DeVoe Predicts First Down Year for RIA M&A in Almost a Decade

High interest rates, inflation and uncertainty are depressing RIA dealmaking.

The dealmaking boom in the registered investment advisory industry may finally have peaked, according to analysis released Monday by consultancy DeVoe & Co..

High interest rates, persistent inflation and market uncertainty are the key factors depressing dealmaking, according to DeVoe’s M&A report for the second quarter. While the market remains active, 2023 could be the first year to show a decline in deals after nine consecutive annual increases.

“Given the slow start of M&A activity for the year and expected persistence of the macroeconomic conditions, it is unlikely that 2023 will be another blockbuster year,” the firm wrote. “The first annual M&A decline in nearly a decade may be upon us.”

RIA deals have been one of the drivers of the convergence of retirement plan advisement and wealth management in recent years. Retirement and wealth aggregators such as CAPTRUST Financial Advisors, SageView Advisory Group LLC, OneDigital and Hub International Ltd. have all made DeVoe’s reports in recent years for dealmaking. But the deal-pipeline may be slowing, for now.

In the year’s second quarter, DeVoe reported 57 transactions, a 15% decline from the 67 completed in the same period in 2022. M&A is down 10% overall for the first half of the year with 120 total transactions, according to the consultancy.

“Both buyers and sellers are a bit more timid in the current market,” DeVoe wrote. “The macroeconomic conditions of high inflation, continued high interest rates and long-standing uncertainty in the economy and financial markets are likely weighing on the industry’s M&A activity.”

The Federal Reserve has been raising interest steadily since March 2022 to combat rising inflation and has indicated further raises may happen this year. The stock markets have been rebounding in 2023, with the S&P 500 up more than 19% since January.

More Selective

Part of DeVoe’s prediction of a down year comes from CEO and senior executive surveying. According to the firm, in its most recent polling there has been a jump in business leaders saying their deal pipelines were smaller than they were four to six months ago—clocking in at 33% of executives, as compared to just 7% in December.

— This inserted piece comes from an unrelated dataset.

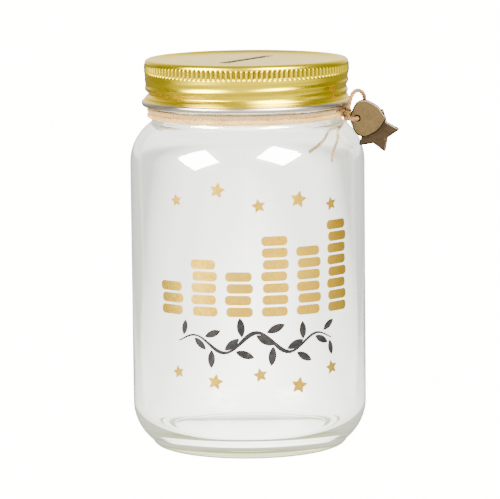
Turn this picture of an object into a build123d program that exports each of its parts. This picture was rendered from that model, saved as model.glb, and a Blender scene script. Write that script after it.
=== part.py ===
"""Coin bank jar: a glass screw-top jar, a slotted gold lid with its sealing ring, twine round the neck
with a knot, a loop and two tails, two metal charms on the loop, and a printed gold and black transfer.

Frame: millimetres, +Z up, origin on the jar's axis in the plane that it stands on.
The front of the jar, where the transfer is printed, faces -Y. The charms hang at the +X side.
"""

from build123d import *
import math
import os

# ---- jar glass ----
body_radius = 41.6
wall = 3.0
neck_radius = 33.5
mouth_radius = 30.2
glass_top = 135.9
shoulder_arc = 17.5
shoulder_z = 101.0
neck_fillet = 2.0
heel_arc = 17.0
heel_z = 15.5
inner_heel_arc = 10.0
floor_rise = 1.0
foot_radius = 32.6
foot_inner_radius = 30.0
foot_kink_radius = 35.0
foot_round = (34.0, 0.5)      # a point on the foot's rounded edge
push_up = 3.2
push_up_radius = 28.0
push_up_step = 1.6
lip_round = 1.2

# ---- screw thread, five turns to the inch ----
pitch = 25.4 / 5
glass_thread_crest = 34.85
glass_thread_z = 127.7        # centre of the glass thread at the left side, 180 degrees round
glass_thread_start = 60.0
glass_thread_turns = 1.2
lid_groove_z = 125.5          # centre of the lid's pressed groove at the same side
lid_groove_start = 150.0
lid_groove_turns = 1.1

# ---- lid, pressed from thin sheet ----
lid_top = 137.8
sheet = 0.3
lid_radius = 36.3
panel_drop = 0.65
panel_radius = 31.6
panel_slope = 1.2             # width of the sloping step from the panel up to the rim
fold_radius = 0.7
rim_corner = 1.6
skirt_radius = 36.1
knurl_bottom = 132.4
knurl_top = 136.1
knurl_ribs = 126
knurl_depth = 0.4
groove_bottom_radius = 34.6
curl_centre_radius = 36.2
curl_radius = 1.05
curl_z = 122.4
waist_radius = 35.35
waist_top, waist_bottom = 1.9, 0.95   # the waist's slope, above the curl's centre
waist_round = 0.5
slot_length = 34.0
slot_width = 3.0
slot_angle = 60.0
slot_lip = 0.6
slot_lip_height = 0.3

# ---- sealing ring ----
seal_inner_radius = 30.6
seal_outer_radius = 34.9
seal_gap = 0.03
seal_thickness = 0.9

# ---- twine ----
twine = 1.5
wrap_radius = neck_radius + twine / 2 + 0.4
wrap_low_z = 117.55
wrap_gap = 0.06
wrap_steps = 24
wrap_step_angle = 359 / wrap_steps
knot_radius = 1.7
knot_from, knot_to = -14.0, -8.0
wrap_start = knot_from - 12
knot_distance = 36.0
knot_z = 118.2
tail_knot_radius = 1.4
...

Meanwhile, firms appear to be growing more selective in acquiring RIAs. In DeVoe’s surveying, 40% of respondents said they are being more selective in their approach to considering firms, compared with 27% in December 2022.

“Buyers are continuing to refine their optimal target—which is good for everyone, as it saves all parties time and will contribute to stronger, more aligned organizations,” DeVoe wrote.

When it comes to acquirers, RIA firms themselves have taken on more of a role than in the past, according to DeVoe. RIA buyers executed about 30% of the deals in the first six months, up from 23% in the same period last year.

Consolidator firms who acquire across different areas in search of growth are showing small declines in transactions in part due to “the interest rate environment” affecting their capital and economic positions, DeVoe wrote. Meanwhile, some are spending more time on due diligence, meaning transactions are taking longer to complete, all leading to a 17% drop in transactions for consolidators in Q2 to 29, down from 35 in the same period last year.

In the final category of “other,” which includes private equity, insurance and benefit companies, and broker/dealers, DeVoe continued to see PE as driving dealmaking. In the first half of 2023, private equity firms executed nine transactions, or 33% of transactions in the category. The firm pointed to a notable new entrant into the RIA space, Altas Partners, which invested in Mercer Advisors in June.

Smaller Packages

DeVoe also noted that, in the last 18 months, smaller RIAs in the $100 million to $500 million range have accounted for about half of the deal volume, part of an ongoing trend toward smaller purchases.

“These smaller RIAs are likely to feel the greatest competitive pressure in the evolving marketplace and typically are selling to gain the benefits of scale,” the consultancy wrote. “At the same time, interest in this segment from acquirers has increased, as smaller firms typically sell at lower multiples.”

Despite the potential for decline in 2023, DeVoe continued to forecast a strong M&A market in the “near future.” Nearly all of the major acquirers surveyed by DeVoe are optimistic they will maintain (40%) or increase (53%) their historical number of transactions in the next six months.

“As today’s RIA M&A dynamics are mainly being affected by the macroeconomic environment, DeVoe & Company expects that as the U.S. economy and stock market recover, and when interest rates decline, M&A will resume its upward climb,” the firm wrote. “Buyers have been and are able to digest acquisitions more effectively and have appropriately become more selective. Sellers can be more strategic in their decisions, as a degree of frenzy has subsided.”